On the Record? New Podcast Highlights Ease of Documenting One’s Care Planning Wishes

by Samantha Morton – CEO, MLPB

August 3, 2021

Last month I had the pleasure of joining a conversation about care planning and how relatively easy it is to take charge of one’s care-related decisionmaking. Here’s the podcast, which was moderated by Caroline Gangji of Age-Friendly Rhode Island and featured Ellen DiPaola, President and CEO of Honoring Choices Massachusetts (HCM). (MLPB is a member of HCM’s New England Healthy Living Collective and our Law & Policy Director Jeannine Casselman helped to develop HCM’s Rhode Island Care Planning Toolkit. This tool was released in April 2021 and features templates in English and Spanish.)

Individual care plans are a way to document your goals and wishes so that they can be honored by family members and the health care system. HCM describes care planning as:

“an active process to get good care that honors . . . goals, values and choices over your lifetime. [It] is both: Everyday care planning with [care team members] . . . about your care goals and treatment options to stay healthy and live well; and . . . Advance care planning to write down your instructions and care preferences . . . in case you are not able to make decisions yourself, even for a short while.”

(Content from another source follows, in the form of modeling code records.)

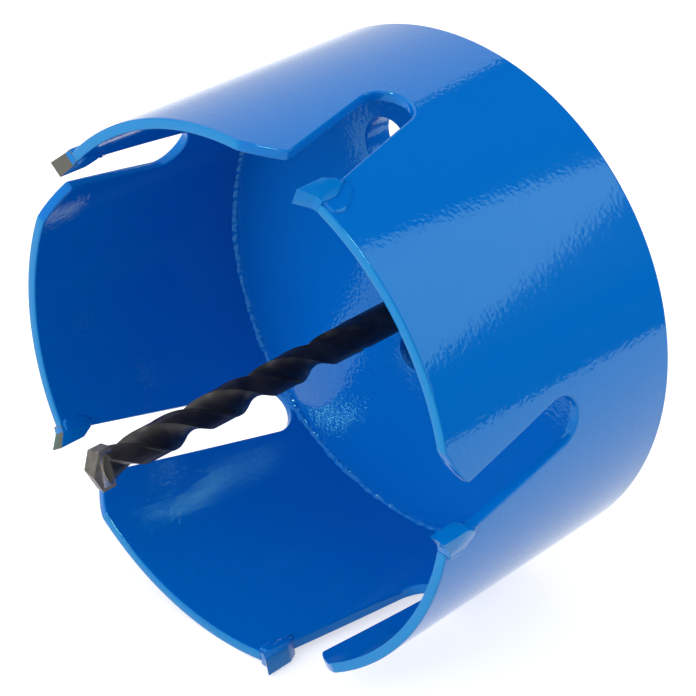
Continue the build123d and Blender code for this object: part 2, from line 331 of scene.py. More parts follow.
def sweep_circle(radius, segments, place, axis, angle, steps, closed, climb=0.0):
    """New bmesh with a circle swept round the Y axis, closed on itself or climbing towards the teeth."""
    bm = bmesh.new()
    bmesh.ops.create_circle(bm, segments=segments, radius=radius, cap_ends=False, matrix=place)
    bmesh.ops.spin(
        bm,
        geom=bm.verts[:] + bm.edges[:],
        cent=(0, 0, 0),
        axis=axis,
        dvec=(0, -climb, 0),
        angle=angle,
        steps=steps,
        use_merge=closed,
    )
    return bm


def only(kind, items):
    return [item for item in items if isinstance(item, kind)]


def gather(whole, part):
    """Move one bmesh into another."""
    mesh = bpy.data.meshes.new("part")
    part.to_mesh(mesh)
    part.free()
    whole.from_mesh(mesh)
    bpy.data.meshes.remove(mesh)


def new_object(bm, name, material):
    """Make an object of a finished bmesh."""
    mesh = bpy.data.meshes.new(name)
    bm.to_mesh(mesh)
    bm.free()
    mesh.materials.append(material)
    item = bpy.data.objects.new(name, mesh)
    bpy.context.scene.collection.objects.link(item)
    return item


def add_piece(bm, name, material, slot, *nodes, sharp=35):
    """Make a piece of the saw, hide the nodes it stands in for, and smooth all but its sharp edges."""
    piece = new_object(bm, name, material)
    piece.data.shade_smooth()
    piece.data.set_sharp_from_angle(angle=math.radians(sharp))
    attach(piece, BODY)
    if nodes:
        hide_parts(*nodes)
    return piece


def soften_edges(piece, width):
    """Round a piece's hard edges with a live bevel."""
    bevel = piece.modifiers.new("rounded edges", "BEVEL")
    bevel.width = width
    bevel.segments = 2
    bevel.limit_method = "ANGLE"
    bevel.angle_limit = math.radians(35)
    bevel.harden_normals = True


def merged_copy(node):
    """Copy a node's loose triangles as one closed skin, with its flat faces whole again."""
    bm = bmesh.new()
    bm.from_mesh(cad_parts[node].data)
    bmesh.ops.remove_doubles(bm, verts=bm.verts, dist=WELD_DISTANCE)
    bmesh.ops.dissolve_limit(
        bm, angle_limit=math.radians(0.5), verts=bm.verts, edges=bm.edges, use_dissolve_boundaries=False
    )
    return bm


# ---------- node groups


def new_group(name, inputs, output):
    """Empty shader node group with its inputs and one output, and the sockets that stand for them."""
    tree = bpy.data.node_groups.new(name, "ShaderNodeTree")
    for socket_name, kind, value in inputs:
        socket = tree.interface.new_socket(name=socket_name, in_out="INPUT", socket_type=kind)
        socket.default_value = value
    tree.interface.new_socket(name=output[0], in_out="OUTPUT", socket_type=output[1])
    given = tree.nodes.new("NodeGroupInput")
    result = tree.nodes.new("NodeGroupOutput")
    return tree, given.outputs, result.inputs[0]


def add_node(tree, kind, **settings):
    node = tree.nodes.new(kind)
    for name, value in settings.items():
        if name in node.inputs:
            node.inputs[name].default_value = value
        else:
            setattr(node, name, value)
    return node


def feed(tree, socket, value):
    """Link an input to a socket, or give it a constant."""
    if isinstance(value, bpy.types.NodeSocket):
        tree.links.new(value, socket)
    else:
        socket.default_value = value


def add_math(tree, operation, first, second):
    """Math node whose two inputs are numbers or sockets."""
    node = add_node(tree, "ShaderNodeMath", operation=operation)
    feed(tree, node.inputs[0], first)
    feed(tree, node.inputs[1], second)
    return node.outputs[0]


def mix_colours(tree, mask, first, second):
    blend = add_node(tree, "ShaderNodeMix", data_type="RGBA")
    for index, value in ((0, mask), (6, first), (7, second)):
        feed(tree, blend.inputs[index], value)
    return blend.outputs[2]


def object_place(tree):
    return add_node(tree, "ShaderNodeTexCoord").outputs["Object"]


def add_clouds(tree, place, scale, **settings):
    """Noise at a place, whose scale comes from a socket."""
    clouds = add_node(tree, "ShaderNodeTexNoise", **settings)
    tree.links.new(place, clouds.inputs["Vector"])
    tree.links.new(scale, clouds.inputs["Scale"])
    return clouds.outputs["Fac"]


def add_grain(tree, scale, detail):
    """Fine noise of a fixed scale."""
    grain = add_node(tree, "ShaderNodeTexNoise", Scale=scale, Detail=detail)
    tree.links.new(object_place(tree), grain.inputs["Vector"])
    return grain.outputs["Fac"]


def add_ramp(tree, value, zero_at, one_at):
    """0 at one level of a value and 1 at another."""
    span = add_node(tree, "ShaderNodeMapRange")
    for name, level in (("Value", value), ("From Min", zero_at), ("From Max", one_at)):
        feed(tree, span.inputs[name], level)
    return span.outputs["Result"]


def vary(tree, value, low, high):
    """Bring a 0 to 1 value between two levels."""
    span = add_node(tree, "ShaderNodeMapRange")
    for name, level in (("Value", value), ("To Min", low), ("To Max", high)):
        feed(tree, span.inputs[name], level)
    return span.outputs["Result"]


def split_axes(tree, vector):
    parts = add_node(tree, "ShaderNodeSeparateXYZ")
    tree.links.new(vector, parts.inputs[0])
    return parts.outputs


def peel_group():
    """Ripple of a powder coat: rounded cells of uneven size, as a height."""
    tree, given, result = new_group(
        "Powder Ripple",
        (("Scale", "NodeSocketFloat", 700.0),),
        ("Height", "NodeSocketFloat"),
    )
    links = tree.links
    place = object_place(tree)
    waves = add_clouds(tree, place, given["Scale"], Detail=1.5, Roughness=0.45)
    cells = add_node(tree, "ShaderNodeTexVoronoi", feature="SMOOTH_F1", Smoothness=0.8)
    links.new(place, cells.inputs["Vector"])
    links.new(add_math(tree, "MULTIPLY", given["Scale"], 1.3), cells.inputs["Scale"])
    mounds = add_math(tree, "MULTIPLY", cells.outputs["Distance"], -0.5)
    links.new(add_math(tree, "ADD", waves, mounds), result)
    return tree


def tone_group():
    """Slow drift of a colour between itself and a second one."""
    tree, given, result = new_group(
        "Tone Drift",
        (
            ("Colour", "NodeSocketColor", (0.5, 0.5, 0.5, 1.0)),
            ("Second Colour", "NodeSocketColor", (0.4, 0.4, 0.4, 1.0)),
            ("Scale", "NodeSocketFloat", 60.0),
            ("Amount", "NodeSocketFloat", 0.2),
        ),
        ("Colour", "NodeSocketColor"),
    )
    clouds = add_clouds(tree, object_place(tree), given["Scale"], Detail=4.0, Roughness=0.55)
    drift = add_math(tree, "MULTIPLY", clouds, given["Amount"])
    tree.links.new(mix_colours(tree, drift, given["Colour"], given["Second Colour"]), result)
    return tree


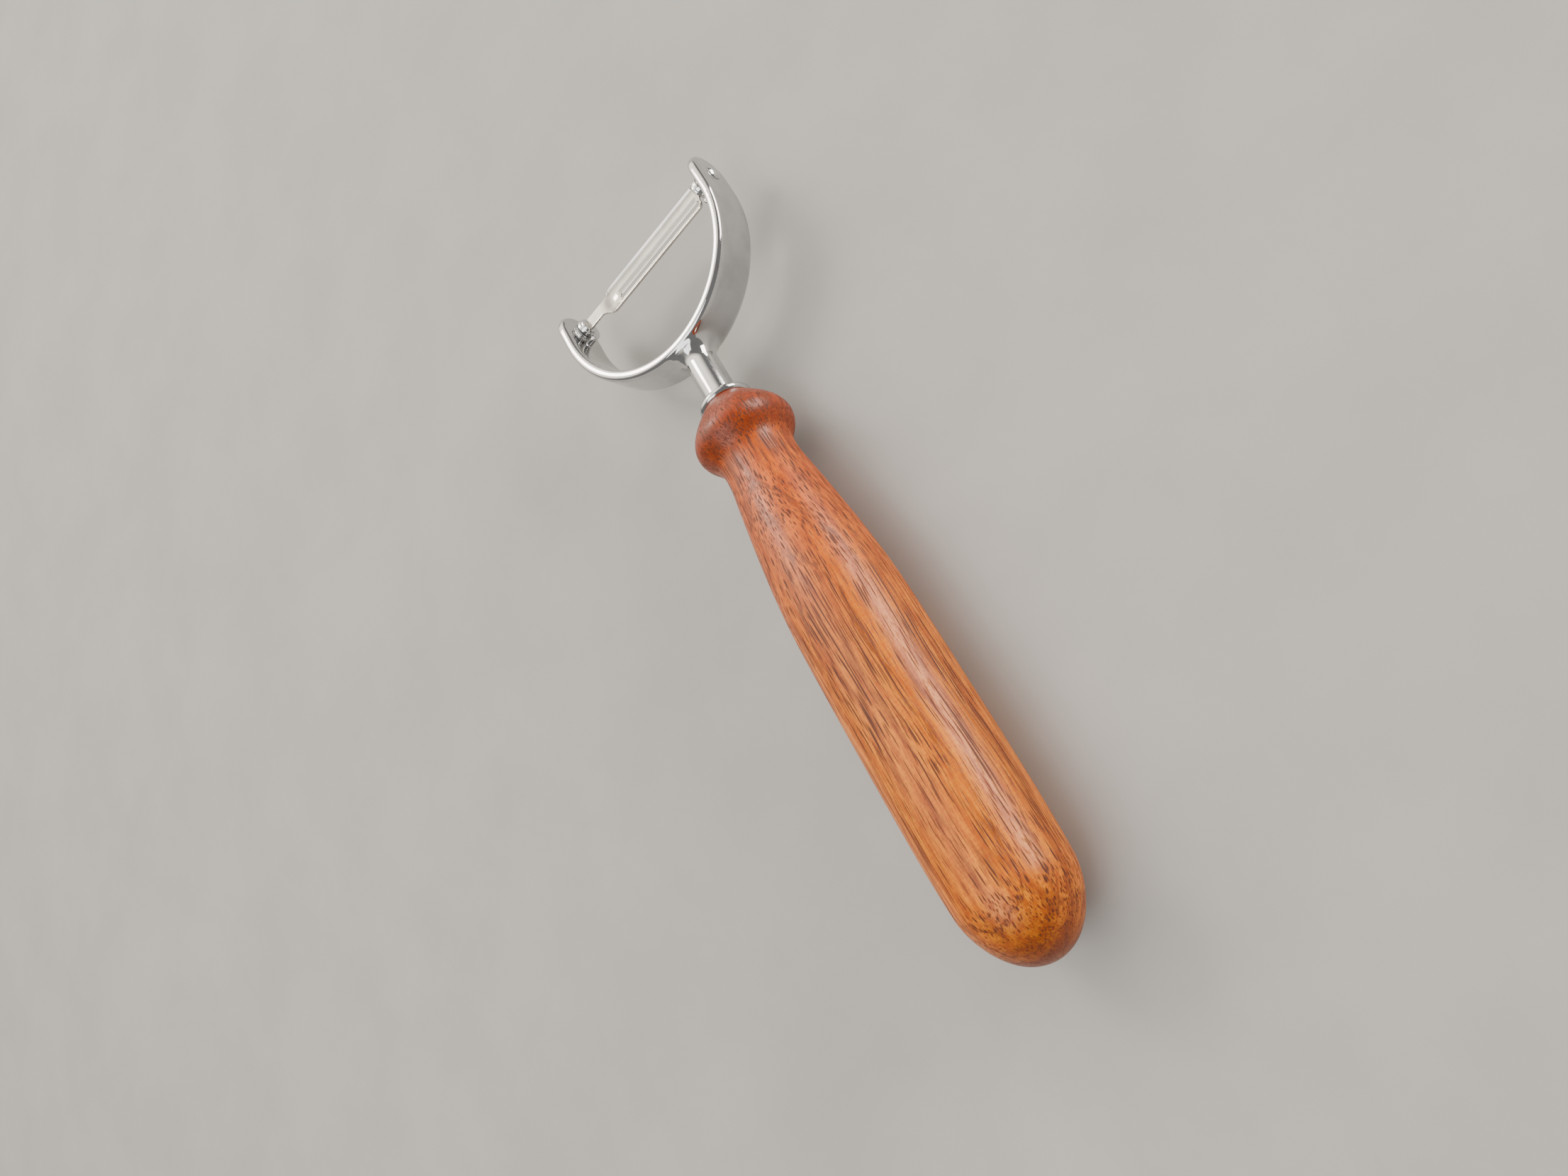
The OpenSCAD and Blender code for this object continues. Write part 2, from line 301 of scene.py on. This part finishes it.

Unlike many other areas of legal planning and problem-solving, advance care planning is relatively simple to accomplish on one’s own, without a lawyer. In Rhode Island, any person 18 or older can fill out a legal document called a “durable power of attorney for healthcare.” Memorializing whom you’d like to speak for you – if you are temporarily unable to speak for yourself – is a powerful legal tool to have in place to protect your autonomy.

Highlights from the podcast:

  • Advance care planning forms – like the ones referenced in the RI Care Planning Toolkit – are simpler and easier to fill out that many other legal forms.
  • In most instances, a person can complete this kind of form without needing help from an attorney. (That’s a big deal from an access to justice perspective!)
  • Getting your health care proxy (or similar form) into the hands of your physician is ideal – and getting it into your medical record is even better.
  • Thinking about, let alone talking about, a future – scary – change in health status can be uncomfortable for many people. But in our COVID-19 pandemic landscape, there is greater awareness that one’s health can take a rapid turn and that planning ahead might be stress-reducing.
  • Planning for future healthcare-related contingencies doesn’t occur in a vacuum. People live, and plan, in broader social, economic and environmental contexts. Care team members committed to Whole Person Care are welcome to check out MLPB’s Digital Digest, which spotlights key Know People’s Rights! and Know Your Role! information in RI, MA and at the federal level.

Notably, this podcast was recorded less than a week before Annie Lowrey’s new article, The Time Tax: Why is so much American bureaucracy left to average citizens?, was published in The Atlantic on July 27.The piece frames the “time tax” as “a levy of paperwork, aggravation, and mental effort imposed on citizens in exchange for benefits that putatively exist to help them. . . . [it mediates] every American’s relationship with the government and wasting countless precious hours of people’s time.” Lowrey goes on to detail how the time tax is regressive, impacting lower-wealth people much more than higher-wealth people:  

“Programs for the wealthy tend to be easy, automatic, and guaranteed. You do not need to prostrate yourself before a caseworker to get the benefits of a 529 college-savings plan. You do not need to urinate in a cup to get a tax write-off for your home, boat, or plane. You do not need to find a former partner to get a child-support determination as a prerequisite for profiting from a 401(k). The difference is so significant that . . . many high-income people, unlike poor folks, never even realize they are benefiting from government programs.”

Wonder if the health-promoting government programs spotlighted in Lowrey’s article might take lessons from advanced care planning tool design?